1.the perihelion precession of Mercury's orbit
2.the deflection of light by the Sun
3.the gravitational redshift of light

1. Error bars.
2. Error bars.
3. Error bars.

 

[cmb]

You'll have to go do some studying for yourself if you are interested in this data, it is not really the subject of my post. Sorry, but have you looked for it yourself?

 

[Jimmy Snyder]

You'll have to go do some studying for yourself if you are interested in this data, it is not really the subject of my post. Sorry, but have you looked for it yourself?

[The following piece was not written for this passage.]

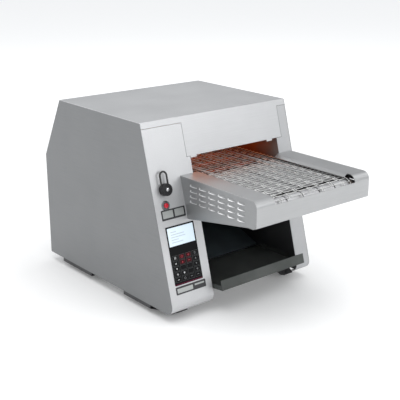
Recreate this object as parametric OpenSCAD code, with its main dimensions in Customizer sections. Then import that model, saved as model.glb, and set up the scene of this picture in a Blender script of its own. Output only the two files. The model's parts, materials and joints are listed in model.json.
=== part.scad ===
// Conveyor toaster with a sloping face, a belt housing that stands out of it and a toast tray below.
// Millimetres, +Z up, +X to the right of someone facing the object, -Y towards them.
// The modules draw in the cabinet's own frame: X = 0 at its middle, Y = 0 at the top front edge and
// Z = 0 at the bottom edge of the side panels. place() then moves each part to the object's frame,
// whose origin is at the bottom centre.

/* [Cabinet] */
// Width over the side panels
body_w = 420; // [400:1:450]
// Height of the side panels
body_h = 396; // [392:1:420]
// Depth of the flat top
top_d = 317; // [305:1:330]
// Depth from the top front edge to the rear face
body_d = 394; // [385:1:420]
// How far the foot of the sloping face stands ahead of the top front edge
face_reach = 108; // [100:1:116]
// Height of the sloping part of the rear panel
rear_slope_h = 146; // [120:1:160]
// Thickness of the cabinet sheet
sheet = 1.2; // [1:0.1:1.5]
// Outer radius of the roll at the foot of the face
face_roll_r = 18; // [14:1:22]
// How far the side panels and the rolled foot hang below the bottom pan
skirt = 4.5; // [3:0.5:6]
// Depth of the lip that the top cover turns down over the columns
top_lip = 13; // [10:1:18]
// Gap of the seams between the front covers
seam_gap = 0.7; // [0.4:0.1:1]
// Width of the folded flanges that the panels are screwed to
flange_w = 15; // [12:1:20]

/* [Front openings] */
// Width of the left column, which holds the controls
left_column_w = 116; // [112:1:124]
// Width of the right column
right_column_w = 43; // [38:1:46]
// How far the hood laps over the left column
hood_lap_left = 9; // [6:1:14]
// How far the hood laps over the right column
hood_lap_right = 15.4; // [10:0.2:20]
// Height of the hood's lower edge
hood_edge_z = 312; // [310:1:320]
// How far the two end tabs hang below the hood's edge
hood_tab_l = 4; // [2:0.5:6]
// Width of a hood tab
hood_tab_w = 17; // [12:1:22]
// Width of the notch beside the right tab
hood_notch_w = 15.5; // [10:0.5:20]

/* [Belt housing] */
// How far the housing stands ahead of the top front edge
housing_out = 272; // [255:1:285]
// Distance from the cabinet's left side to the housing's left side
housing_left_in = 80.7; // [76:0.1:90]
// Distance from the cabinet's right side to the housing's right side
housing_right_in = 3.4; // [3:0.1:8]
// Height of the housing's top
housing_top_z = 276.5; // [274:0.5:282]
// Outer radius of the roll along the housing's top front edge
housing_roll_r = 17; // [14:1:22]
// Height of the housing's lower edge where it meets the face
housing_root_z = 184; // [176:1:192]
// Height of the housing's lower edge near its front
housing_nose_z = 216; // [212:1:220]
// Length of the level stretch under the housing's front
housing_nose_l = 24; // [16:1:32]
// Height of the chamfer under the housing's front edge
housing_chin = 5.5; // [3:0.5:8]
// Width of the right flange beside the belt cut-out
right_flange_w = 46.6; // [42:0.2:50]
// Width of the left flange beside the belt cut-out
left_flange_w = 49.3; // [42:0.2:52]
// How far a flange's lip slopes in over the belt
lip_in = 11; // [6:1:14]
// How far a flange's lip slopes down
lip_down = 6; // [4:0.5:7]

/* [Louvres] */
// Columns of louvres on a housing side
louvre_cols = 6; // [3:1:7]
// Rows of louvres on a housing side
louvre_rows = 4; // [2:1:5]
// Spacing of the columns
louvre_pitch_y = 29.8; // [28:0.2:32]
// Spacing of the rows
louvre_pitch_z = 11.8; // [10:0.2:13]
// Length of one louvre
louvre_l = 23; // [18:1:26]
// How far a louvre is pressed out
louvre_out = 2.6; // [1.6:0.1:3]
// Radius of the louvre's curve
louvre_r = 5.2; // [4:0.1:6]
// Height of the top row's lips
louvre_top_z = 261; // [258:0.5:263]
// Distance from the top front edge back to front of the first column's middle
louvre_first = 77; // [74:1:82]

/* [Belt] */
// Height of the belt's upper face
belt_top_z = 268; // [266:0.5:270]
// Gap between the belt's left edge and the bay's wall
belt_gap_left = 9.5; // [6:0.5:16]
// Gap between the belt's right edge and the bay's wall
belt_gap_right = 12; // [8:0.5:16]
// Outer radius of the belt's turn at each end
belt_r = 18; // [17:0.5:19]
// Thickness of the belt wire
belt_wire = 2; // [1.6:0.1:2.4]
// Nominal spacing of the belt strands
strand_pitch = 12; // [11:0.5:15]
// Spacing of the bends along one strand
bend_pitch = 44; // [36:1:60]
// Gap between the belt's front turn and the housing's front
belt_nose_gap = 3; // [2.5:0.5:6]
// Distance of the drive shaft behind the top front edge
drive_y = 190; // [180:1:200]
// Diameter of both belt shafts
shaft_d = 10; // [8:0.5:12]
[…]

I just did. Actually, what I found is a review of a movie so most of it is irrelevant. However near the bottom of the page you will find a graph taken from the paper by Dyson, Eddington and Davidson, published in 1920, that is considered the experimental confirmation of GR and thus the falsification of Newtonian gravitation. It is this graph, and no other part of the article to which I refer.

http://garethrees.org/2008/11/25/eddington/"

I make no claims for the accuracy of the data. If you read up on the history of the experiment and its interpretation, you will see that the measurements were difficult and subject to criticism, justified or otherwise. I take them at face value and assume that they are correct and provide no justification for doing so. I make a very rough estimate of sigma and get that the angle of the best fit line is approximately 1 sigma from the GR prediction, and 5 sigma from the Newtonian prediction. This 5 sigma gap means that by humanino's criterion, they were right to publish. Nowhere in any of this do I see 100% guarantee though.

Of course, this was not the only experiment done to date. However, in 1920 it was and it was because of this paper that GR came to be accepted over Newtonian gravitation. This is science as it is, not perhaps as it should be according to some philosophy.